メキシコの料理に詳しい人と話していて、「ポソレは、他のメキシコ料理と明らかに違うポイントがあるんだよ。」と言われて、何だろう、と思ったら、

ポソレは唯一、トルティーヤと一緒に食べないメキシコ料理なんだよ。」と言われてとても納得しました!!

メキシコ料理を食べる時は、基本どんな時もトルティーヤが付いてくるのですが(トルティーヤを使った料理にも、トルティーヤが付いてくる笑)、ポソレには付いてこないんです。不思議だ~。

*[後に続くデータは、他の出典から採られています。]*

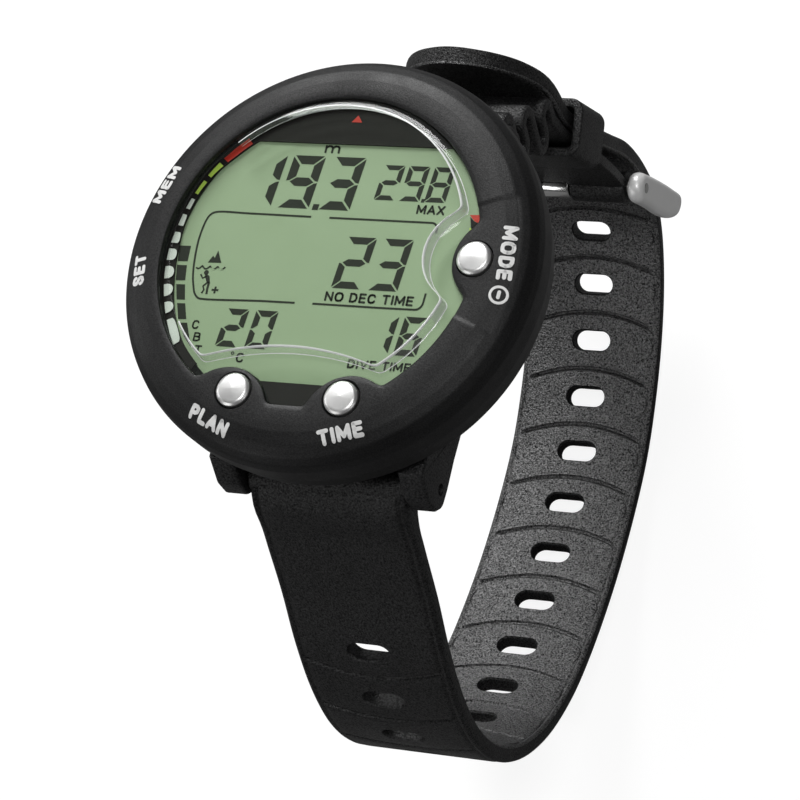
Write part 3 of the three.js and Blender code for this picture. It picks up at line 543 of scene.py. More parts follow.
def build_case():
    wall = filleted([(0, 0), (22.4, 0), (23.4, 0.9), (26.8, 5.6), (29.0, 10.2), (30.5, 11.7), (30.5, 12.7), (29.4, 12.7),
                     (29.4, 23.9), (28.3, 25.0), (27.1, 25.0), (27.1, 24.4), (24.8, 24.4), (24.8, 22.6), (27.0, 22.6),
                     (27.0, 10.4), (0, 10.4)],
                    [0, 0.9, 0.9, 4, 1.2, 0.7, 0.3, 0.2, 0.3, 0.2, 0, 0, 0, 0, 0, 0, 0], 5, closed=False)
    case = add_piece("case shell", turned(wall, 192), PLASTIC, "case", ["case_body"], sharp=40)
    recess = []
    for sign in (1, -1):
        low, high = sorted((sign * 24.3, sign * 40))
        outline = filleted([(low, -5), (high, -5), (high, 9.2), (low, 9.2)], 1.2)
        recess.append(across(outline, -13.4, 13.4, 0.05))
    bar_ends = [rod(0.95, -30, 30, sign * BAR_Y, BAR_Z) for sign in (1, -1)]
    hatch = turned([(0, -3), (18.0, -3), (18.0, 2.6), (13.3, 2.6), (13.2, 9.0), (0, 9.0)], 128)
    wells = [moved(turned([(2.95, 21.6), (2.95, 40.0)], 48), x, y) for x, y in BUTTONS.values()]
    bores = [moved(turned([(1.45, 9.0), (1.45, 24.0)], 32), x, y) for x, y in BUTTONS.values()]
    cut_with(case, [*recess, hatch, *wells])
    cut_with(case, bores)
    lug = filleted([(15.0, 1.2), (22.0, 2.0), (26.8, 2.1), (29.8, 2.5), (31.2, 4.6), (30.9, 8.0), (28.4, 12.7), (15.0, 12.7)],
                   [0.4, 1.6, 1.8, 2.0, 1.6, 2.4, 0.5, 0.2], 6)
    parts = []
    for sign in (1, -1):
        for left, right in ((-17.5, -13.4), (13.4, 17.5)):
            parts.append(across([(sign * y, z) for y, z in lug], left, right, 0.55))
    lugs = add_piece("case lugs", combined(parts), PLASTIC, "case", sharp=40)
    cut_with(lugs, bar_ends)


def build_hatch():
    cover = filleted([(0, 0), (11.0, 0), (11.35, 0.35), (12.25, 0.35), (12.6, 0), (14.4, 0), (14.4, 2.3), (11.9, 2.3),
                      (11.9, 3.1), (0, 3.1)], [0, 0.2, 0.15, 0.15, 0.2, 0.45, 0, 0, 0, 0], 4, closed=False)
    add_piece("hatch cover", turned(cover, 128), PLASTIC, "battery_cover", ["battery_cover"])
    section = filleted([(14.7, 0), (17.7, 0), (17.7, 2.3), (14.7, 2.3)], [0.3, 0.4, 0.1, 0.1], 4)
    ring = add_piece("hatch ring", turned(section, 128, closed=True), PLASTIC, "lock_ring",
                     ["battery_lock_ring"])
    notches = []
    for angle in (30, 150, 270):
        x, y = on_circle(17.7, angle)
        notches.append(moved(turned([(1.7, -1), (1.5, 0.2), (1.4, 1.2)], 40), x, y))
    cut_with(ring, notches)


def build_buttons():
    cap = filleted([(0, 15.0), (1.2, 15.0), (1.2, 25.0), (2.62, 25.0), (2.64, 26.75), (2.2, 27.18), (0, 27.36)],
                   [0, 0.2, 0, 0.1, 0.35, 1.2, 0], 8, closed=False)
    for name, (x, y) in BUTTONS.items():
        part = moved(turned(cap, 72), x, y)
        add_piece(f"{name} button cap", part, SATIN, f"{name}_button", [f"{name}_button"], sharp=60)
        build_spring(name)


def build_spring(name):
    """The button's return spring: a copy of the CAD spring's mesh, riding on the case."""
    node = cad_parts[f"{name}_button_spring"]
    spring = link_piece(f"{name} return spring", node.data.copy(), STEEL, "case",
                        [f"{name}_button_spring"])
    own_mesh(spring)


# ------------------------------------------------------------------ window


def puck_outline():
    """Edge of the window's raised face."""
    radii = []
    for i in range(POLAR_STEPS):
        angle = 2 * math.pi * i / POLAR_STEPS
        radius = ray_to_circle(angle, -0.6, 0.3, 23.5, True)
        if math.sin(angle) < -0.3:
            lower = ray_to_circle(angle, 0, -16.2 - 45, 45, False)
            radius = min(radius, lower) if lower is not None else radius
        hit = ray_to_circle(angle, *beyond(BUTTONS["mode"], 1.2), 8.0, False)
        radius = min(radius, hit) if hit is not None and hit > 0 else radius
        radii.append(radius)
    return smoothed(radii, 2)


def polar_ring(radii, level):
    return [(*on_circle(r, 360 * i / POLAR_STEPS), level) for i, r in enumerate(radii)]


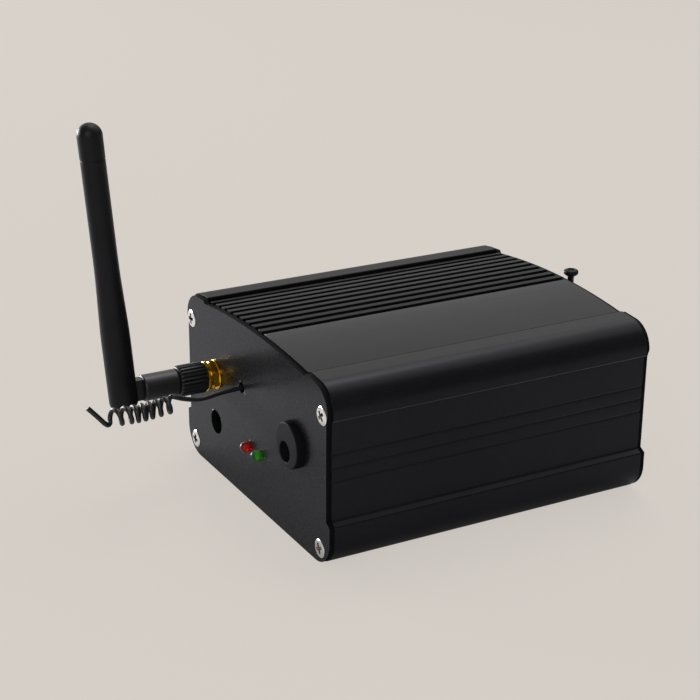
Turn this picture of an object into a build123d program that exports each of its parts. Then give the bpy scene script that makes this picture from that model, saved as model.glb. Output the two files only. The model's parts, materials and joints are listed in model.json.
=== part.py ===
from build123d import *
import os
from math import asin, cos, degrees, pi, radians, sin, sqrt, tan

# LED light engine for a fibre-optic lamp.
# Frame: +X runs along the extrusions to the fibre port, +Z is up, and the origin is the
# middle of the case's underside. All sizes are in millimetres.

os.makedirs("parts", exist_ok=True)

# ---- Case: two extrusions between two end plates ----
CASE_LENGTH = 103.8
PLATE = 1.5
END = CASE_LENGTH / 2
FACE = END + PLATE

ROOF_Z = 55.5
CROWN_R = 245.0
CROWN_HALF = 32.1
NOTCH_Z = 52.0
RIDGE_Y = 33.6
SHOULDER_Y = 38.3
SHOULDER_Z = 45.5
SHOULDER_R = 8.3
SHOULDER_SLOPE = 4.0
SPLIT_Z = 44.0
ROOF_DEPTH = 4.9
SHOULDER_WALL = 2.3

FIN_GROOVES = 9
FIN_PITCH = 4.15
FIRST_GROOVE_Y = 29.0
GROOVE_WIDTH = 1.8
GROOVE_DEPTH = 2.6

WALL_Y = 45.65
FOOT_Y = 47.5
FLARE_LOW = 13.3
FLARE_HIGH = 14.4
FOOT_R = 8.6
WALL = 2.2
LIP_WALL = 1.2
TONGUE_Y = 44.4
TONGUE_INNER_Y = 43.2
TONGUE_DROP = 2.8
SIDE_GROOVES = (34.2, 30.15, 26.1)
SIDE_GROOVE_WIDTH = 1.0
SIDE_GROOVE_DEPTH = 0.35

PORT_TOP = (42.7, 44.9)
PORT_LOW = (41.7, 4.9)
PORT_BOSS_R = 3.0
PORT_SLIT = 1.4
SCREW_BORE_R = 1.5

BOARD_Z = 8.0
BOARD = 1.6
BOARD_TOP = BOARD_Z + BOARD
BOARD_HALF = 43.1
RAIL_REACH = 41.7

# The end plates stand a little inside the extrusions' outline.
PLATE_SIDE_INSET = 0.3
PLATE_FOOT_INSET = 0.15
PLATE_ROOF_INSET = 0.6
PLATE_SHOULDER_INSET = 0.5
PLATE_STEP = 0.8

# ---- M3 screws ----
SCREW_R = 1.46
HEAD_R = 2.75
HEAD_PROUD = 0.2
SINK_R = 2.8
HOLE_R = 1.6
RECESS_SPAN = 3.0
RECESS_WIDTH = 0.7
RECESS_DEPTH = 1.1

# ---- Antenna end: places on the plate, as (Y, Z) ----
JACK_AT = (25.8, 32.4)
SPARE_HOLE_AT = (26.0, 16.6)
SPARE_HOLE_R = 3.7
LED_Y = 3.55
LED_Z = 17.5
AERIAL_HOLE_AT = (7.45, 34.7)
AERIAL_HOLE_R = 1.6
AERIAL_Y = 8.05
AERIAL_Z = 34.4
AERIAL_R = 0.725
BUSHING_AT = (-25.7, 29.9)
BUSHING_R = 6.9
BUSHING_PROUD = 2.2
BUSHING_BODY_R = 6.1
LEAD_BORE_AT = (-24.7, 27.6)
LEAD_BORE_R = 3.05

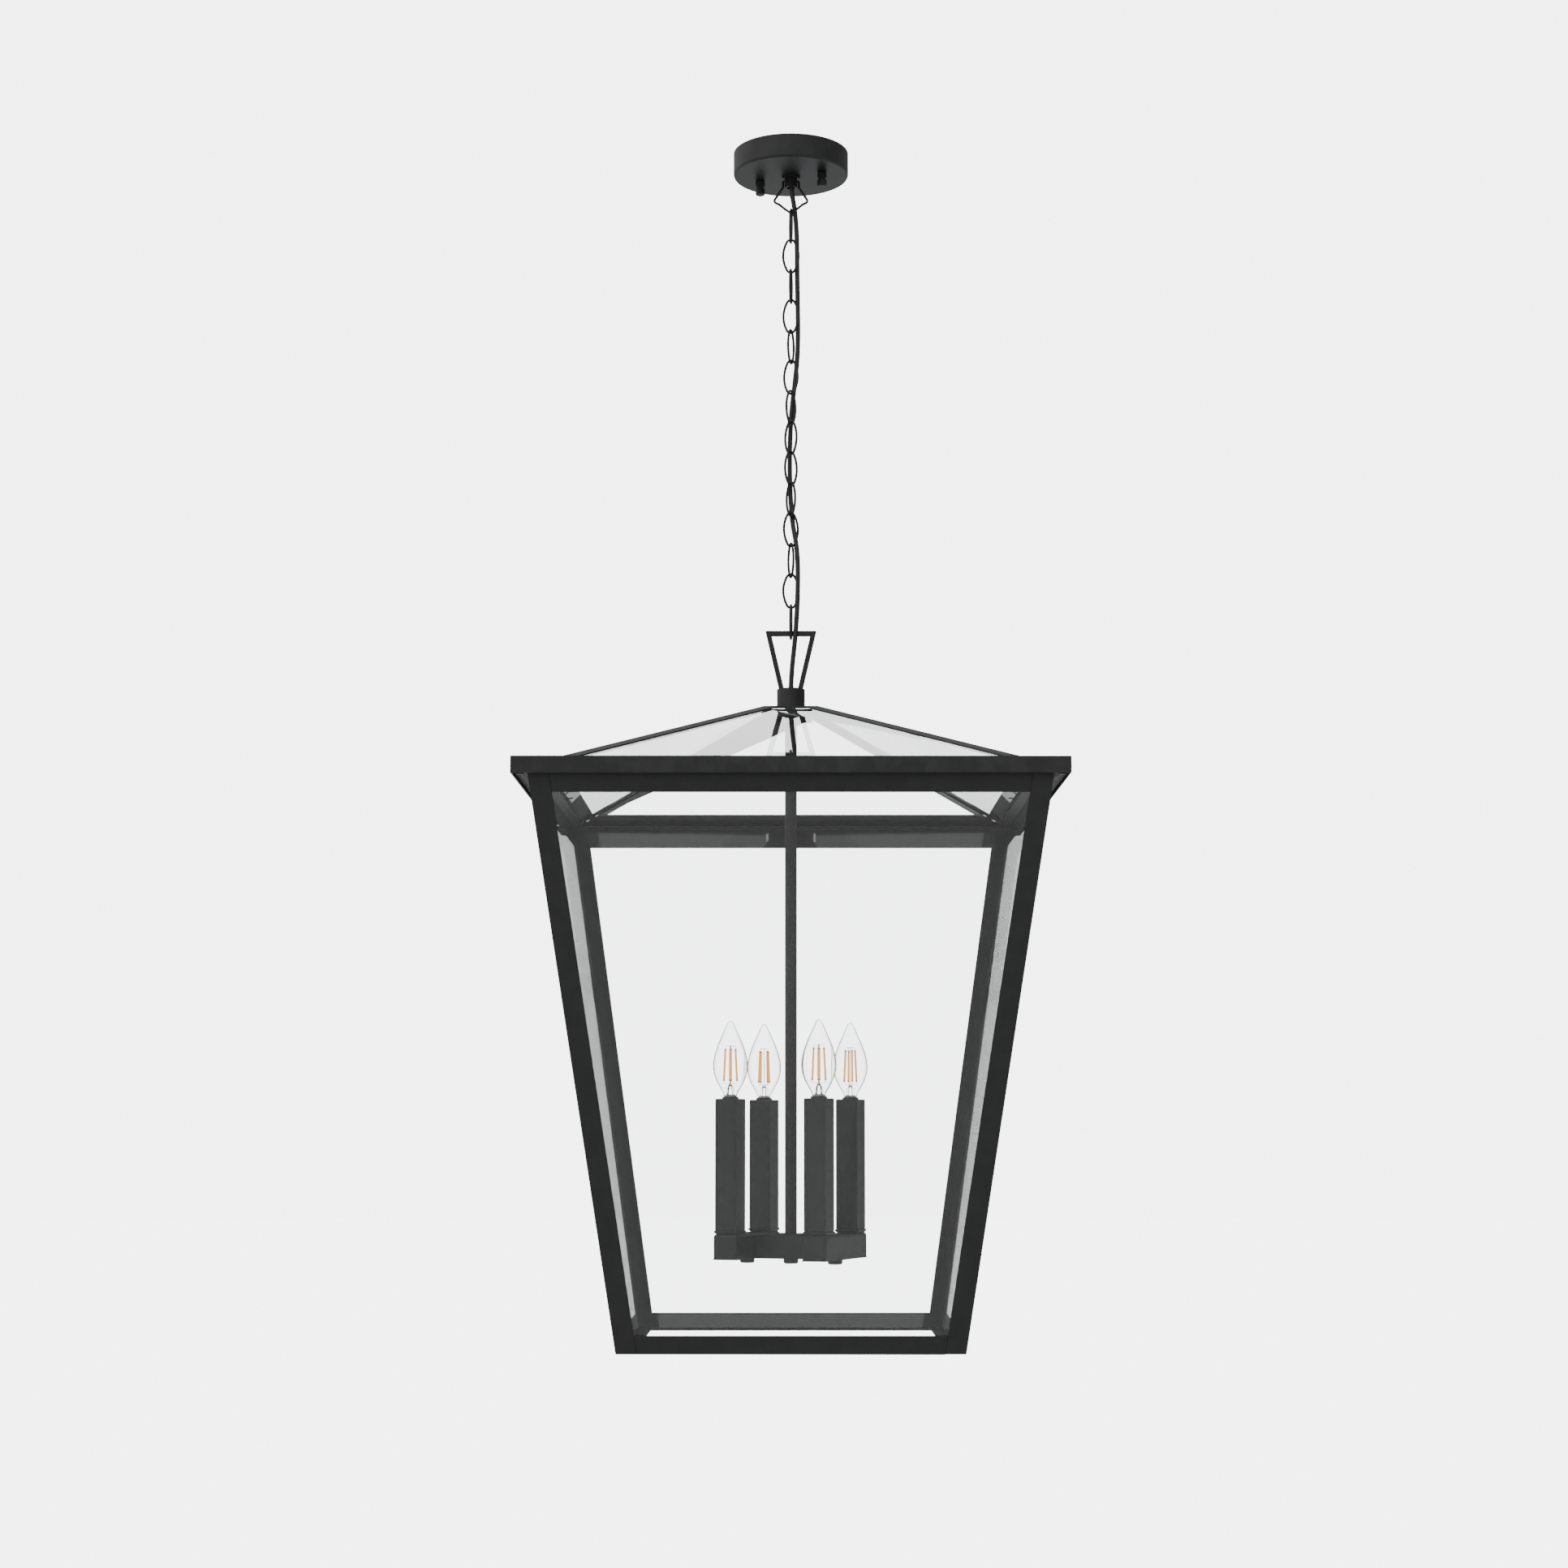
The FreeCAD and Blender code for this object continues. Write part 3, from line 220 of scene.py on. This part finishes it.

ポソレ自体に特別なトウモロコシが使われていて、特別な料理だから、らしいです。

まとめ

実はビールにもよく合う、ポソレ。メキシコ人が大好きな有名郷土料理です。

わたし的には、いろいろなメキシコ料理を食べてきた中でもトップの美味しさでした!日本人の口にも合うと思います。メキシコシティで友達とごはんに行くときはよくポソレリア(ポソレ専門店のこと)に行きますし、日本人の友人を連れていくと、いつも「とても美味しい」と喜んでくれます。

ただ、日本で食べるのは難しいです。やっぱり材料(特にポソレに使う特別なトウモロコシ)がないので、日本のメキシコ料理屋だと全然見かけなかったり、あってもなんだか味が違ったり…。

メキシコのポソレは本当に絶品なので、メキシコに来る機会があったらぜひ食べてみてください!!

 

そしてポソレには、実はあるビックリするような歴史が隠されています…。

下記の記事タイトルでネタバレしてしまっていますが、実はアステカの頃食べられていたポソレは、豚肉ではなくだったんだとか…。

→『生贄をスープに…?怖いけど知りたい、アステカの生贄と食人文化

これは都市伝説でもなんでもなく、歴史的な事実なのです。が、あたりまえですがもう今はポソレに人肉は使われていませんよ!植民地化されてすぐに、スペイン人に生贄の儀式と共に禁止されました。